Extracted material
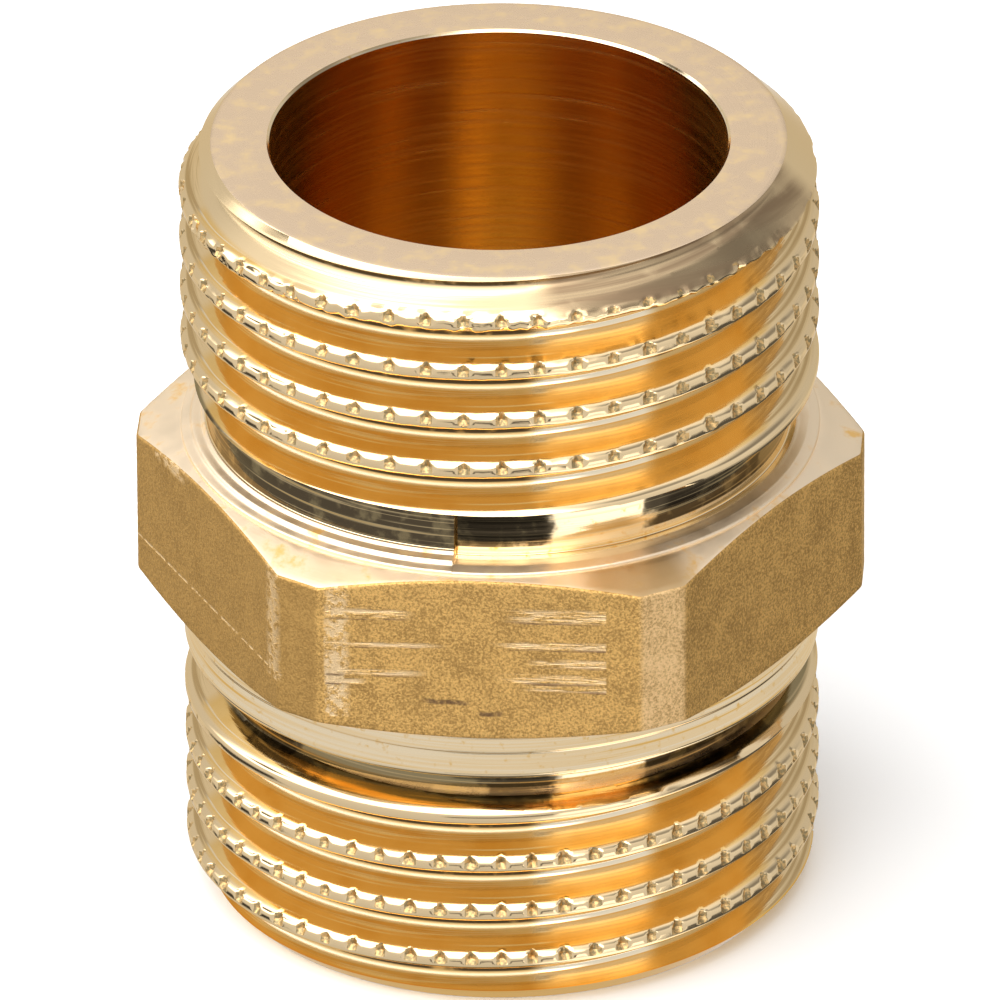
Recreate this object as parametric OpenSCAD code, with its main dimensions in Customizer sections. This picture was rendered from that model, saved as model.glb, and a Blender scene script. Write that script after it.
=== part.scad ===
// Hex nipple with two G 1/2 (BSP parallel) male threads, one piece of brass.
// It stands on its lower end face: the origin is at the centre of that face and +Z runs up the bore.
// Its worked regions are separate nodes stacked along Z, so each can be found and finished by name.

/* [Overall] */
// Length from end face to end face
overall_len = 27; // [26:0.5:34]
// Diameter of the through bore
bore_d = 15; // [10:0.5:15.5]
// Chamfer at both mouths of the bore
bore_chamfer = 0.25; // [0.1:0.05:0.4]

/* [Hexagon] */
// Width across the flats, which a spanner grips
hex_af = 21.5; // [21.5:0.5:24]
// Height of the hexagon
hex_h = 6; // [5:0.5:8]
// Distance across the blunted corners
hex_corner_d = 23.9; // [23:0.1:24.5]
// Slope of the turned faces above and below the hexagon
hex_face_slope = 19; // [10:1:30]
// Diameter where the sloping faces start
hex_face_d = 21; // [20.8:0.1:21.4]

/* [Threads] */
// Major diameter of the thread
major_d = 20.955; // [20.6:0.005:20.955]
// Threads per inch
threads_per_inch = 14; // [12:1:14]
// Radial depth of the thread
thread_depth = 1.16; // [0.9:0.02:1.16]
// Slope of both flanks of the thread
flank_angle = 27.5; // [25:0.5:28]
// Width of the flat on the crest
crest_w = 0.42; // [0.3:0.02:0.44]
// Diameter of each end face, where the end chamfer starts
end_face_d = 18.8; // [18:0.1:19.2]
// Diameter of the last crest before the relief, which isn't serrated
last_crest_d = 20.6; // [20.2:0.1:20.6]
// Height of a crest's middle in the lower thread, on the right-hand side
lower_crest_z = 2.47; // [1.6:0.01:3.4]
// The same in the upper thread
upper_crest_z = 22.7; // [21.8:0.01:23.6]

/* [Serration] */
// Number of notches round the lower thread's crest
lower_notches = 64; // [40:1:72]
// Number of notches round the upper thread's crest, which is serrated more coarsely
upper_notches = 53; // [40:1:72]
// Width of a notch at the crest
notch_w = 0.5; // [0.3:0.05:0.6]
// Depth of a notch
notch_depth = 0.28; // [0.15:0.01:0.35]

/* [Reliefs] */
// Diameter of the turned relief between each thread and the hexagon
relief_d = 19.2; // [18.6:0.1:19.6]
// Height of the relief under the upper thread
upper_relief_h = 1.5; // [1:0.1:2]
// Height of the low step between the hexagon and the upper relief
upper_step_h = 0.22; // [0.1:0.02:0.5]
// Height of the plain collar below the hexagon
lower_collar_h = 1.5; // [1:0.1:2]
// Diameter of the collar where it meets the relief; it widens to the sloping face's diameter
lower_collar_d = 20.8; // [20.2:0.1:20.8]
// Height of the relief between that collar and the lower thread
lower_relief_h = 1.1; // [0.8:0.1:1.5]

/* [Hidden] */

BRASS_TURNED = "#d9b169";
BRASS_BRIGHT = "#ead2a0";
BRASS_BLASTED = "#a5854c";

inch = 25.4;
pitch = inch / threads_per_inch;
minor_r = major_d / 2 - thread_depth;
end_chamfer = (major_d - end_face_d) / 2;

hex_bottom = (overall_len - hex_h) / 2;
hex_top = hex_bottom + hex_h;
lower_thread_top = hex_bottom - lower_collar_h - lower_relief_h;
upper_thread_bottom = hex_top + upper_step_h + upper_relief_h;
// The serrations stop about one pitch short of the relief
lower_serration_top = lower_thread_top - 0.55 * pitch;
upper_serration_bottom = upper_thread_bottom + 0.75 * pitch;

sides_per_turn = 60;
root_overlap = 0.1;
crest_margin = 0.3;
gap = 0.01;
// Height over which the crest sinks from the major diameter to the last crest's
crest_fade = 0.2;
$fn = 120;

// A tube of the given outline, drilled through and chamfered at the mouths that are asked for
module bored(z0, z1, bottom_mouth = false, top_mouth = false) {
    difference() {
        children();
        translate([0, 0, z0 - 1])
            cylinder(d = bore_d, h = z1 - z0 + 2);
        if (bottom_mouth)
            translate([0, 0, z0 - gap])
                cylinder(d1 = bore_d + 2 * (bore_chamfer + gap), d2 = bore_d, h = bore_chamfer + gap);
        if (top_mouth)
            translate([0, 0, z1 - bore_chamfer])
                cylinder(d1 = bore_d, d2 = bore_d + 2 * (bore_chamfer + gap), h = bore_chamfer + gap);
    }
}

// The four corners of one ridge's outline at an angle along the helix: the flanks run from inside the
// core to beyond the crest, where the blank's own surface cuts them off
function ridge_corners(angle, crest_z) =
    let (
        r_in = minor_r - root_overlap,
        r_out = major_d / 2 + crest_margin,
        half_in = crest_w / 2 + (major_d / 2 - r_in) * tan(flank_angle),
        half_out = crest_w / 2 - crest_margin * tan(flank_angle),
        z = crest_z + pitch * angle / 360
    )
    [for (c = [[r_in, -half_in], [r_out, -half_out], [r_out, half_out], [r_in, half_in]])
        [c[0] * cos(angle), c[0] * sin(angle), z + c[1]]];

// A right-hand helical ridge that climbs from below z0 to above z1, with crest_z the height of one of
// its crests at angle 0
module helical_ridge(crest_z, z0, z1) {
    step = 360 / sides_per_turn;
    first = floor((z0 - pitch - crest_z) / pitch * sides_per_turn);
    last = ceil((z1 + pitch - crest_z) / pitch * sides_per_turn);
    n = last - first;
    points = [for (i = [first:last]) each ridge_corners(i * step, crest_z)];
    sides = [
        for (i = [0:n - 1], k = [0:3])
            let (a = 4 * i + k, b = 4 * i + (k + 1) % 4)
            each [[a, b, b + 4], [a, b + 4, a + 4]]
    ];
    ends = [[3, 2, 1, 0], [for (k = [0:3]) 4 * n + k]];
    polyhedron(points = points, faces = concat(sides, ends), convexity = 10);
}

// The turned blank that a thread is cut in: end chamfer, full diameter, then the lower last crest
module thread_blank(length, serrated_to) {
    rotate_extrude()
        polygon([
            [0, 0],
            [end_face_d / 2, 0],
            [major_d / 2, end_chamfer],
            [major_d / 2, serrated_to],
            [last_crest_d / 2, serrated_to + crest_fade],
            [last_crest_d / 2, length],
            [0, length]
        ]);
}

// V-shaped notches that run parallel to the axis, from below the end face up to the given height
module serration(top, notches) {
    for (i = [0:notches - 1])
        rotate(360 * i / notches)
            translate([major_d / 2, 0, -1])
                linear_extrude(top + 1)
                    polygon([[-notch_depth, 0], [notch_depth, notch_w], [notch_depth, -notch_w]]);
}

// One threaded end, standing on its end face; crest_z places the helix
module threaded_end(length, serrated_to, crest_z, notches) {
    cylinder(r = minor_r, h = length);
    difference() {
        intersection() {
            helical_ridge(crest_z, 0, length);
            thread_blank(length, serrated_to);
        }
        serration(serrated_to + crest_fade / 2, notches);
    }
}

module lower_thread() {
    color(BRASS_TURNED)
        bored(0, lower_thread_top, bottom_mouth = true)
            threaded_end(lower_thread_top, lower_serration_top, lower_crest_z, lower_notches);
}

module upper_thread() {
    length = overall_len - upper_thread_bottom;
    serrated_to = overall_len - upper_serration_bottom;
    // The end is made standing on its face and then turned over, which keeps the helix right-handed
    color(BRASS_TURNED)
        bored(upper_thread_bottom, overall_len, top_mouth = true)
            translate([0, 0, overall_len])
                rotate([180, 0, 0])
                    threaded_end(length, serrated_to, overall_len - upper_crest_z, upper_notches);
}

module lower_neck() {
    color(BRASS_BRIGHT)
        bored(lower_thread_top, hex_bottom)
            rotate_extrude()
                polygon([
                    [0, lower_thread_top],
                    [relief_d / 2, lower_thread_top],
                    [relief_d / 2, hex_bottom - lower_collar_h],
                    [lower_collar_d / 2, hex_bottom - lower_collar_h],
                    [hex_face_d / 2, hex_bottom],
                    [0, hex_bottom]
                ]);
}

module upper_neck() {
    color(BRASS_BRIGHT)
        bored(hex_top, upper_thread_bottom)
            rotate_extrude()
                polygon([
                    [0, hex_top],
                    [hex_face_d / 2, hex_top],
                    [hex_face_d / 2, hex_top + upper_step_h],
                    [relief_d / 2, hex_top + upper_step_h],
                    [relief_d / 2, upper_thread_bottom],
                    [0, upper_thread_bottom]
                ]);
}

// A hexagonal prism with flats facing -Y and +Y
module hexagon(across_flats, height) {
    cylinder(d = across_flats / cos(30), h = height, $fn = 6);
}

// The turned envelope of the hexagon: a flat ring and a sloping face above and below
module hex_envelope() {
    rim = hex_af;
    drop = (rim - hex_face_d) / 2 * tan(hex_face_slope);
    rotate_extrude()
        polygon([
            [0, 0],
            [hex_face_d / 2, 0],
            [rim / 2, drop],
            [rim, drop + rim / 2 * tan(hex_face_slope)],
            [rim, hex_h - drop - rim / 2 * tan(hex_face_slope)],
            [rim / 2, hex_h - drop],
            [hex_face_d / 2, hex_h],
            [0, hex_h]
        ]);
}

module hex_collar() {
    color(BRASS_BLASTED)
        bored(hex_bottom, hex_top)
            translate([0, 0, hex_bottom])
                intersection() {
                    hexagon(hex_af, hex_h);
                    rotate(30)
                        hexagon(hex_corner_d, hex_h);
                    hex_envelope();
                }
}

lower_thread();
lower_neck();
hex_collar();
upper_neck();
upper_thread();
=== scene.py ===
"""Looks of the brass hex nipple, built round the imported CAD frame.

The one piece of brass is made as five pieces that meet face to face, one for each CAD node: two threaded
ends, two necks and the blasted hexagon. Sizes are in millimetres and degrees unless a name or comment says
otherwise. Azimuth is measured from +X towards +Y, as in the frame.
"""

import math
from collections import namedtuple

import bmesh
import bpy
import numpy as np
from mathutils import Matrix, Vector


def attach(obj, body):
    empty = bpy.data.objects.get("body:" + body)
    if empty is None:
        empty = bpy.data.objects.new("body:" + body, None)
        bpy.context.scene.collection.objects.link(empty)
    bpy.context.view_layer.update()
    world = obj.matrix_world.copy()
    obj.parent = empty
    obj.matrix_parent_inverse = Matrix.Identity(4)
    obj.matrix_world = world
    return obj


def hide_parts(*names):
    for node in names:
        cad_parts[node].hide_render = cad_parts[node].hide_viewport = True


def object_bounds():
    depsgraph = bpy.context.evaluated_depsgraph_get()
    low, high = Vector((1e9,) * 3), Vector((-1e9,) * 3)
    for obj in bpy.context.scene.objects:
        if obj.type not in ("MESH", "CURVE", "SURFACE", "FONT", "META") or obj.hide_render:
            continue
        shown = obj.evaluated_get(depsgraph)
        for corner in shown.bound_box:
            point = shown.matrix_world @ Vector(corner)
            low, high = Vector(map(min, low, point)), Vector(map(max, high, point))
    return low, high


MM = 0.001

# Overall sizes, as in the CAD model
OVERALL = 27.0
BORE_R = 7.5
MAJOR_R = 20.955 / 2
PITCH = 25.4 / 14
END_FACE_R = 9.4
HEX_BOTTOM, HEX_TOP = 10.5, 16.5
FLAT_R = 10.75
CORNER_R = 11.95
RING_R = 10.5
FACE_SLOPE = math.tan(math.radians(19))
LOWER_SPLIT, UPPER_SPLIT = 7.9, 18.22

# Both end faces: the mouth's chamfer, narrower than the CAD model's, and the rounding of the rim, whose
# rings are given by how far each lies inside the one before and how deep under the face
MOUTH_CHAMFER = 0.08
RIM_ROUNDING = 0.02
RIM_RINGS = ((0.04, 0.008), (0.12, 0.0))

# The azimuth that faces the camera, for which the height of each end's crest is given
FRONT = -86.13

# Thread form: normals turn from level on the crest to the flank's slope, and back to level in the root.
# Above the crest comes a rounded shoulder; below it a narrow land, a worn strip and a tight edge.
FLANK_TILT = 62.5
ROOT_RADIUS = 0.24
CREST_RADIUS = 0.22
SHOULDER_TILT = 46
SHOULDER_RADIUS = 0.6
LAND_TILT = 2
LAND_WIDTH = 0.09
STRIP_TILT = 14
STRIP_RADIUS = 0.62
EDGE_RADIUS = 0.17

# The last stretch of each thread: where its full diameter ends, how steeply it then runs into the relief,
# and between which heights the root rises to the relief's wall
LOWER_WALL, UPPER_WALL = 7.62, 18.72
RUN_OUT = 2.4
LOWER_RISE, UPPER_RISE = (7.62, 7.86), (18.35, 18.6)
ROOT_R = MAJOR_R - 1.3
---
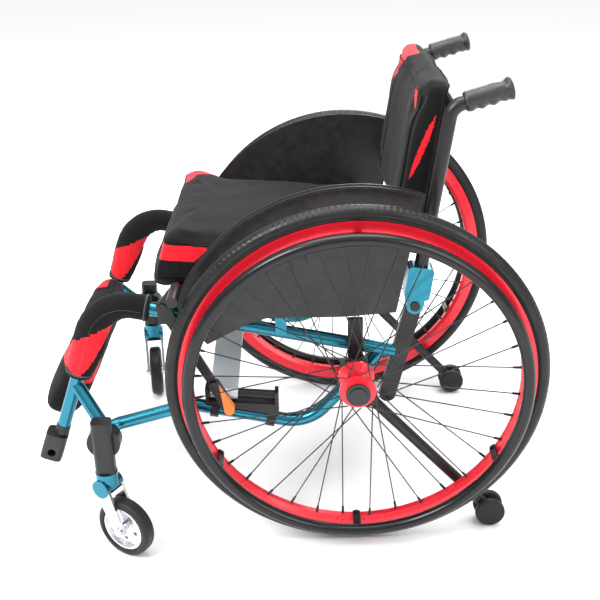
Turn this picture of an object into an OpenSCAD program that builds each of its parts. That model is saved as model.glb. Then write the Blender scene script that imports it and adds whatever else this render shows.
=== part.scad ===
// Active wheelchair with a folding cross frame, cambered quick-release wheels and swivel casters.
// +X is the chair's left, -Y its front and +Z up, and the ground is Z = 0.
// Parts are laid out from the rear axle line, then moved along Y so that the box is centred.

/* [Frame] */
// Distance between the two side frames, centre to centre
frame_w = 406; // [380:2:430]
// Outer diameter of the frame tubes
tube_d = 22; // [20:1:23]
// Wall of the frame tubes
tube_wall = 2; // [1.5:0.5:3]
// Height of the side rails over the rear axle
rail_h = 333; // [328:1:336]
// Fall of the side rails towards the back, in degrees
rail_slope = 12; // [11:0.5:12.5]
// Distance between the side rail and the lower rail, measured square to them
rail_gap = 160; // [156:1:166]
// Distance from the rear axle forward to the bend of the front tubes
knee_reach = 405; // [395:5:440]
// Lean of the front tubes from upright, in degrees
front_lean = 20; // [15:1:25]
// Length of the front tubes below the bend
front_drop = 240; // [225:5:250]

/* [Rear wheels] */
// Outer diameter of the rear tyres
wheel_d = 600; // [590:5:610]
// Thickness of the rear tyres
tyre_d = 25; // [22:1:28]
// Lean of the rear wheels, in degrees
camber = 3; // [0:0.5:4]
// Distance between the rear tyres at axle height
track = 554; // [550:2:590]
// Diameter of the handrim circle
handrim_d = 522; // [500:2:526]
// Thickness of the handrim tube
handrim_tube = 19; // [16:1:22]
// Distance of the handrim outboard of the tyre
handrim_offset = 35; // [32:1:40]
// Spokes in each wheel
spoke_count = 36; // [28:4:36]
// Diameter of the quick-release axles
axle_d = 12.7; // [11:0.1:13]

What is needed
Nothing beyond the lines starting at the line containing "face above and below" and ending at the line containing "bpy.context.scene.collection.objects.link(empty)" is to be reproduced; reproduce those lines exactly, both ends included.

Task response
// The turned envelope of the hexagon: a flat ring and a sloping face above and below
module hex_envelope() {
    rim = hex_af;
    drop = (rim - hex_face_d) / 2 * tan(hex_face_slope);
    rotate_extrude()
        polygon([
            [0, 0],
            [hex_face_d / 2, 0],
            [rim / 2, drop],
            [rim, drop + rim / 2 * tan(hex_face_slope)],
            [rim, hex_h - drop - rim / 2 * tan(hex_face_slope)],
            [rim / 2, hex_h - drop],
            [hex_face_d / 2, hex_h],
            [0, hex_h]
        ]);
}

module hex_collar() {
    color(BRASS_BLASTED)
        bored(hex_bottom, hex_top)
            translate([0, 0, hex_bottom])
                intersection() {
                    hexagon(hex_af, hex_h);
                    rotate(30)
                        hexagon(hex_corner_d, hex_h);
                    hex_envelope();
                }
}

lower_thread();
lower_neck();
hex_collar();
upper_neck();
upper_thread();
=== scene.py ===
"""Looks of the brass hex nipple, built round the imported CAD frame.

The one piece of brass is made as five pieces that meet face to face, one for each CAD node: two threaded
ends, two necks and the blasted hexagon. Sizes are in millimetres and degrees unless a name or comment says
otherwise. Azimuth is measured from +X towards +Y, as in the frame.
"""

import math
from collections import namedtuple

import bmesh
import bpy
import numpy as np
from mathutils import Matrix, Vector


def attach(obj, body):
    empty = bpy.data.objects.get("body:" + body)
    if empty is None:
        empty = bpy.data.objects.new("body:" + body, None)
        bpy.context.scene.collection.objects.link(empty)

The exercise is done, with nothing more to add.